Well (to get away from promoting my play, though it’s hard), I expected to

find assembled in London a few hundred aging, solemn Leftists who, against the

general insistence, across the political spectrum, that "Marxism is

dead," insist on the importance of the old "Moor" and the

validity of the socialist ideal.

I had the numbers wrong. Not hundreds, but six thousand were there, mostly

from the United Kingdom, many from other European countries, and some from the

United States. I also had the ages wrong. They were almost all young people,

from early twenties to early thirties. And I had the temperament wrong. They

were lively, exuberant, fun-loving people.

Maybe you won’t agree, but I found this inspiring. Or, to use less

extravagant language – encouraging. Six thousand people, assembled in one

place, who believe in socialism, and who were denouncing the actions of the

U.S. and Britain in Yugoslavia? At a time when the British Labor Party, once

committed to socialism, is Blairing forth its belief in the wonders of the

market and the miracle of bombing? Yes, that’s encouraging.

Now comes the difficult part. The gathering was sponsored by the Socialist

Workers Party. Yes, as some on the Left would say, caustically, "the

Trots." And about half of the 6000 people seemed to be trying to sell the

Party newspaper, the Socialist Worker, to the other half. I have always

been careless about security matters, and, have never checked the credentials,

or run their literature through a scanner, of people or organizations who

invited me to speak to them. I suppose I have been so hungry for listeners

that, unlike Groucho Marx, I will talk to any group that will have me.

I recall a moment during the Vietnam War when a self-appointed political

commissar of the anti-war movement phoned me: "Howard, I see you endorsed

the anti-war rally called by the SWP [yes, that same inescapable bunch]. You

really should have run that by me." Well, I was always repelled by this

scrutinizing of people who, whatever they were doing at other times, seemed to

be devoting themselves at the moment to a worthy cause. As sectarians often

say, let’s not be sectarian.

The London conference began with a spirited rally at the Friends Meeting

House (those Quakers don’t scrutinize either, the softies!) at which Tariq

Ali, the veteran English radical, subjected the New Labor honchos now ruling

Britain to an eloquent and scathing critique. And the next days were filled

with dozens and dozens of gatherings, with these young, eager people rushing

from one to another, whether the subjects were topical (East Timor, global

warming, Kosovo, blues and rock, the arms trade) or theoretical ("the

birth of historical materialism" – "is there progress in

history"), or esoteric political economy ("the labor theory of

value" – "the declining rate of profit").

It was encouraging to find people there who foreshadow a coming multiracial

generation of radicals. Like the young woman, born in Vietnam, transported to

the United States at the age of two by her parents. Her father had been in the

Saigon army and a supporter of the United States, but over the years his

daughter, now an enthusiastic socialist, had led him to rethink his views.

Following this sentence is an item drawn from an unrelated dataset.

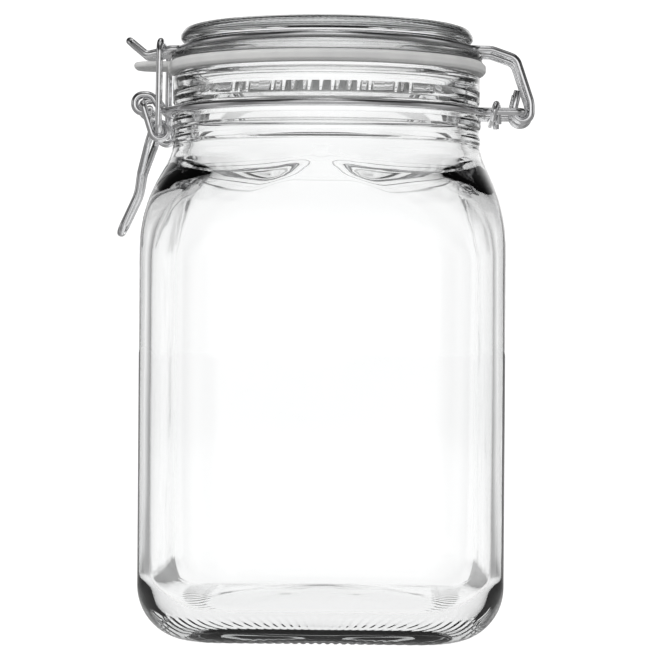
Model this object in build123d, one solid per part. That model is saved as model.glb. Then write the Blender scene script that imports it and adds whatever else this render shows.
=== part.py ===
from build123d import *
import os
from math import asin, atan2, ceil, cos, degrees, hypot, radians, sin, tan

# A swing-top glass storage jar. Millimetres, +Z up, origin at the middle of the base.
# The hinge is on +X, the over-centre clasp on -X, and the jar is alike on both sides of Y = 0.

# glass jar
BODY_HALF = 54.0            # half width of the square body
BODY_CORNER = 26.0          # plan radius of the body's corners
HEEL_RADIUS = 16.0          # round between the sides and the base
HEEL_INNER_RADIUS = 12.5
WALL = 3.5
FLOOR_Z = 7.0               # lowest point of the inner floor
SHOULDER_Z = 114.0          # the straight sides end here
# the shoulder's outline at a few heights: z, half width, corner radius
SHOULDER = [(122.6, 53.4, 28.0), (131.0, 51.8, 33.0), (137.0, 49.9, 40.0), (143.0, 47.3, 46.6)]
SHOULDER_INNER = [(121.0, 49.8, 24.6), (129.0, 48.0, 30.0), (135.0, 45.6, 37.0), (141.0, 41.8, 41.2)]
NECK_RADIUS = 46.8
NECK_RUN_IN = 4.0           # height over which the shoulder's top narrows to the neck
MOUTH_RADIUS = 41.0
LIP_Z = 169.0
BEAD_RADIUS = 47.1          # the bulge under the neck wire
BEAD_LOW_Z = 152.2
BEAD_TOP_Z = 155.0
BEAD_RAMP = 0.6             # height of the ramp under the bead
GROOVE_RAMP = 1.1           # height of the ramps into and out of the groove
LIP_BEVEL = 1.5
GROOVE_RADIUS = 46.2        # the waist that the neck wire grips
GROOVE_TOP_Z = 159.3
PUNT_RADIUS = 33.0          # push-up under the base
PUNT_HEIGHT = 3.0

# rubber gasket
GASKET_TOP_Z = 172.6
GASKET_RADIUS = 48.5
GASKET_HOLE_RADIUS = 37.6
TAB_END_X = -58.7
TAB_WIDTH = 16.0
TAB_LOW_Z = 170.4
TAB_TOP_Z = GASKET_TOP_Z
TAB_END_RADIUS = 7.3
TAB_ROOT = 6.0              # the tongue starts this far inside the ring's edge

# glass lid
FLANGE_RADIUS = 47.5
FLANGE_TOP_Z = 174.9
PLUG_RADIUS = 37.0          # the part of the lid that drops into the mouth
PLUG_LOW_Z = 166.0
LID_GROOVE_RADIUS = 42.2    # the lid wire sits in this groove
KNOB_RADIUS = 44.6
KNOB_LOW_Z = 179.0
KNOB_TOP_Z = 183.0
LID_CAVITY_RADIUS = 33.0
LID_CAVITY_TOP_Z = 176.5
LID_DISH_RADIUS = 37.0
LID_DISH_DEPTH = 1.2
LID_BEVEL = 1.0
KNOB_TOP_BEVEL = 1.5
CAVITY_BEND = 3.0

# wires
LID_WIRE = 2.4
NECK_WIRE = 2.3
TIE_WIRE = 1.9
CLASP_WIRE = 2.1
LID_RING_RADIUS = 43.6
LID_RING_Z = 176.2          # where the lid wire leaves its ring towards the hinge and the nose
LID_RING_LIFT = 1.0         # the ring stands this much higher at its front and back
NECK_RING_RADIUS = 47.45
NECK_RING_Z = 157.2
RING_STEP = 30.0            # degrees of ring between two corners of its route
TANGENT_SHARE = 0.98        # a bend this much smaller than its corner leaves a short run each side

# joint axes, all along Y
HINGE_X = 59.35
HINGE_Z = NECK_RING_Z
LEVER_X = -55.0
LEVER_Z = 159.3
BAIL_X = -49.9
BAIL_Z = 150.9

# hinge
HINGE_ARM_Y = 13.0
HINGE_BEND = 2.4
HOOK_Y = 9.0
HOOK_RADIUS = 2.5
TIE_X = 50.1                # the span between the arms
TIE_STEPS = 5
TIE_WRAP = 270.0            # degrees of the tie wire's turn round each arm
TIE_GAP = 0.15              # between the tie wire and the arm
TIE_STEP_ASIDE = 0.1        # between the stub and the span
TIE_STUB = 3.7              # the cut ends reach this far below the arms

# clasp
CROOK_Y = 10.5
CROOK_RADIUS = 2.6
LEVER_Y = 13.1
EYE_Y = 10.9                # the handle leaves the eye in this plane
EYE_RADIUS = 2.4
EYE_STEPS = 6
AXLE_END_Y = 9.0
PIN_END_Y = 9.2
EYE_RUN = 4.5               # the handle's legs run this far past the eye before they close in
AXLE_BEND = 1.5
BAIL_Y = 15.9
BAIL_TOP_X = -49.6
BAIL_TOP_Z = 177.95
BAIL_FOOT_BEND = 1.7
BAIL_TOP_BEND = 3.6

# the wires' corners, each as (x, y, z) of the leg on the -Y side, and the bend at each corner
HOOK_TAIL = (HINGE_X - HOOK_RADIUS + 1.1, -HOOK_Y, HINGE_Z + 6.6)
HINGE_LEG = [
    (HINGE_X + HOOK_RADIUS, -HOOK_Y, HINGE_Z + 3.0),
    (57.4, -HOOK_Y, 173.5),
    (50.0, -HOOK_Y, 176.1),
]
HOOK_UPRIGHT = 1.6          # height of the hook's straight inner side above its pin
HOOK_BENDS = [4.0, 2.45, 2.45, 8.0, 3.5, 6.0, 4.0]
HOOK_LEAVE = 26.0           # degrees round the lid ring where each leg leaves it
NOSE = [(-47.2, -6.0, LID_RING_Z), (-54.5, -6.0, 174.4), (-60.0, -4.6, 178.9)]
NOSE_BENDS = [1.8, 3.0, 2.4, 2.2]
NOSE_LEAVE = 20.0
CROOK_OUT = LEVER_X - CROOK_RADIUS
CROOK = [
    (LEVER_X + 2.4, -CROOK_Y, LEVER_Z - CROOK_RADIUS),
    (CROOK_OUT, -CROOK_Y, LEVER_Z - CROOK_RADIUS),
    (CROOK_OUT, -CROOK_Y, LEVER_Z + CROOK_RADIUS),
    (-52.6, -CROOK_Y, LEVER_Z + CROOK_RADIUS),
    (-49.8, -CROOK_Y, NECK_RING_Z + 0.4),
]
CROOK_BENDS = [2.5, 2.5, 2.6, 2.2, 1.6]
CROOK_LEAVE = 25.0
LOOP_LEAVE = 28.0
LOOP_BEND = 4.0
HANDLE = [(-56.2, -5.9, 138.6), (-57.1, -5.1, 132.2), (-62.6, -4.6, 120.4)]
HANDLE_BENDS = [3.0, 4.0, 14.0, 3.4]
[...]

The evenings were filled with music, disco , plays. And movies: Kubrick’s

"Full Metal Jacket" (Vietnam at its rawest), "Gallipoli"

(one of the most powerful of anti-war films), "When We Were Kings"

(Mohammed Ali). It was not a gathering of scholars but of activists. And so

the air was filled with leaflets advertising this or that rally,

demonstration, action.

There was no coverage in the mainstream English press: not in the


the Guardian, the Independent. Which should instruct us all not

to judge the degree of dissidence in the society by what we see in the media.

Imagine how many gatherings and actions are taking place all the time that we

don’t know about because they are not covered by radio, television, or


But when you look closely, when you listen to alternative radio

broadcasting, read outside-the-mainstream periodicals (The Progressive, Z

Magazine, The Nation, In These Times), check the stories in The Nuclear

Resister, or the newsletters put out by Jonah House in Baltimore, keep your

eyes open for unorthodox sources of information, secretly check the internet –

you realize how many people in this country and all over the world do not

accept the political and economic system that now dominates.

I don’t know about you, but I am encouraged.